Medical and premedical student leaders of color from as far away as Kansas, Texas and Ohio traveled to a national conference, Sept. 14 to 16, at HMS and Massachusetts General Hospital, where faculty leaders shared insights on medical leadership and service.
The HMS chapter of the Student National Medical Association (SNMA), in collaboration with Mass General, hosted the National Leadership Institute (NLI), a quarterly SNMA conference that brings together underrepresented minority medical and premedical student leaders for three days of leadership training and skill building. The HMS chapter, named National Chapter of the Year and Regional Chapter of the Year in April 2012, spent more than 6 months preparing for the event. Executive board members Ramone Faith Williams, Nicole Jackson, Samsiya Ona and Henrietta Afari spearheaded the planning and logistics of the event with the support of the HMS Office of Recruitment and Multicultural Affairs and the Office of Student Affairs. HMS chapter president Williams and vice president Jackson led a fundraising campaign that raised almost $8,000, with contributions from almost every Harvard-affiliated teaching hospital.

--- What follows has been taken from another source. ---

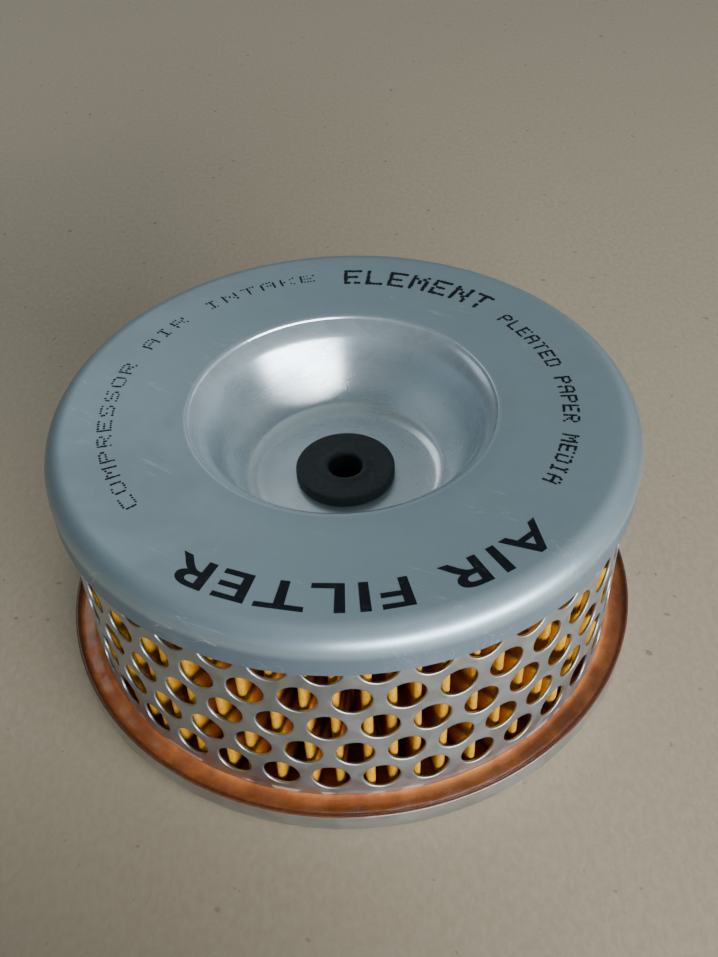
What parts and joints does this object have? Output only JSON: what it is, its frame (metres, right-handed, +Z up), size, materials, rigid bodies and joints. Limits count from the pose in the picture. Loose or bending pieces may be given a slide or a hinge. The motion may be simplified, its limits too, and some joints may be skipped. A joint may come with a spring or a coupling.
{
  "type": "compressed air filter",
  "caption": "Round pleated-paper air filter element: dished metal top cap with a rubber-bushed stud hole, perforated tube round orange paper, shallow pan with an open outlet.",
  "frame": {"origin": "on the element's axis, in the plane that the bottom gasket rests on", "axes": "+Z up along the axis, from the open outlet towards the dished cap; the liner's welded seam is at +Y"},
  "size_m": [0.1482, 0.1482, 0.064],
  "materials": {
    "galvanised_sheet": "satin",
    "perforated_sheet": "satin",
    "rubber": "matt",
    "filter_paper": "matt",
    "clip_metal": "satin",
    "potting": "gloss"
  },
  "bodies": {
    "root": {"top_end_cap": "galvanised_sheet", "stud_grommet": "rubber", "outer_liner": "perforated_sheet", "inner_liner": "perforated_sheet", "pleated_media": "filter_paper", "media_seam_clip": "clip_metal", "top_potting": "potting", "bottom_end_cap": "galvanised_sheet", "bottom_potting": "potting", "bottom_gasket": "rubber"}
  },
  "joints": []
}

The weekend was a great success. The NLI historically draws 80 to 100 attendees, Williams said, and this weekend drew a record-breaking 130 students. The conference began at Mass General on Friday, with an evening reception at which Peter Slavin, president of Mass General and HMS professor of health care policy, welcomed the visiting students. The following day, workshops began at Mass General and continued at HMS.

The HMS programming included featured speakers Nancy Oriol, HMS dean for students, and Fidencio Saldana, HMS assistant dean for student affairs in the Office of Recruitment and Multicultural Affairs, who led dynamic skill-building workshops on health advocacy and networking, respectively. Another notable workshop featured Patrick Lee, founding director of the Global Primary Care Program at Mass General and an HMS clinical instructor in medicine, who talked about three key habits to sustain a lifetime of service. Other highlights of the weekend included an admissions panel led by Joanne McEvoy, HMS director of admissions, which was of particular interest to the premedical students in attendance.
Augustus White III, HMS Ellen and Melvin Gordon Distinguished Professor of Medical Education at HMS, professor of orthopedic surgery at Beth Israel Deaconess Medical Center and the author of Seeing Patients: Unconscious Bias in Health Care, delivered the keynote address on Sunday. He began by discussing the inequalities of American health care. To place the implications of these disparities into perspective, White quoted the Rev. Martin Luther King, Jr.: “Of all the forms of inequality, injustice in health care is the most shocking and inhumane.” White said that much of the inequality in health care is in fact due to unconscious bias, and he shared 13 practical ways in which future and current physicians can avoid unconscious bias in their own practices. During the banquet’s closing remarks, the SNMA national president Nisha Branch remarked that the HMS-MGH National Leadership Institute was “the best in recent history.”
Most importantly, Williams said, the success of the NLI worked to introduce underrepresented minority premedical students to HMS. As one student from Howard University said, “Before the NLI, HMS was like dream, but now it’s tangible.”